豊田さんのほかに中央大学卒のかたが何人もいて、温かく迎えて下さった。豊田さんには新聞に関すること、自身の学生時代のこと、幅広く話をしていただいた。
1面見出しの工夫は、実に合理的に計算されていて、感動すら覚えた。私はこう思うと前置きされて、大切なのは写真—見出し—記事の順。スポーツ紙ならではの重要性だという。
出勤が午後2時、退勤が午前2時という1日のタイムスケジュールは衝撃的だった。一つひとつが驚きで、マスコミ志望者には興味深いものばかりだった。
人生の面でもためになる話を聞いた。システム関連企業から内定をもらっていたにも関わらず、大学4年生の10月にアルバイトで始めた競馬週刊誌の編集を将来の仕事として選んだ。何がきっかけで仕事に就くのか分からないものである。
豊田さんは「好奇心を持って、興味のあることは突き詰めてほしい」と力説した。この言葉に刺激された。ついつい安定、安全を求めがちな私は、失敗する ことを恐れて挑戦できないでいた。
それが変わった。人生何があるか分からない。志望するマスコミの仕事に一層興味を深めた。夢をあきらめないで挑戦していく。充実のOB訪問だった。
(学生記者 中田実希=法学部3年)
指示を出す速水編集局次長、中大OBだ
今回の訪問取材は、生まれて初めての取材だ。
大学3年のこの春、学生記者という存在を知り、「自分を成長させたい!」と一念発起。遅咲きながら、勇気を出して挑戦した。
サンケイスポーツ編集局は高層ビルの中にあり、多くの人が働いていた。
私には働く人の生の声、目に映るもの聞くもの、すべてが新鮮で刺激的で、学びの多いものだった。編集現場を見聞して、活字からは得られない生の感覚を吸収した。
社員食堂。7Fにある
新聞という毎日当たり前のように配達されるものに、大勢の人々が尽力していた。それを知ったのも初めて。新聞に改めて感謝し、就職活動を前にして、「働くということ」に考えが深まった。

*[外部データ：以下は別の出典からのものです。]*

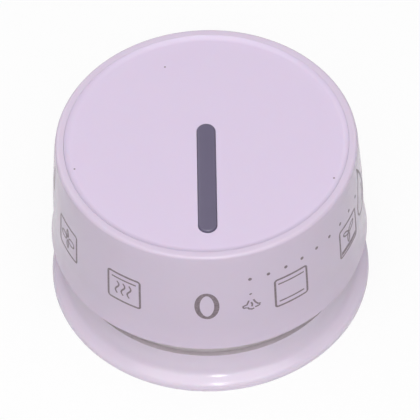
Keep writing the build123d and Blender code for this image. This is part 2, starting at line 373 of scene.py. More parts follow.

豊田さんはスポーツ紙の見出しをつける仕事をしている。見出しは非常に大切であることが分かった。独自の工夫や秘訣があって“なるほど”という発見も多かった。学生時代のこと、料理教室や英会話に通う休日の過ごし方まで話を聞いた。
一番気になっていた「働く女性」については、豊田先輩が所属する編集局整理部に全50人中3人が女性だという。男性女性で、仕事の違いや差別はない。
「デスク」と呼ばれる女性の管理職もいる。女性の活躍の場は増えているようで、女性だからこそできる仕事、女性ならではの観点を活かした仕事もある。
編集フロアで仕事中の女性を見て、働く女性像がリアルなものとなった。男性女性の別なく働ける環境は、魅力的であると感じた。
学生へのメッセージとして、「好きなことを見つけて、突き詰めてやっていくことが大切」と話してくれた。
仕事での信条は「好奇心を持つこと」という。私たちの取材が終わると颯爽と仕事に戻っていく姿が印象的だった。
仕事にやりがいを感じ、活き活きと働いている。輝いていた豊田さん。純粋に、私もこんな風に活き活きと働きたい!と思った。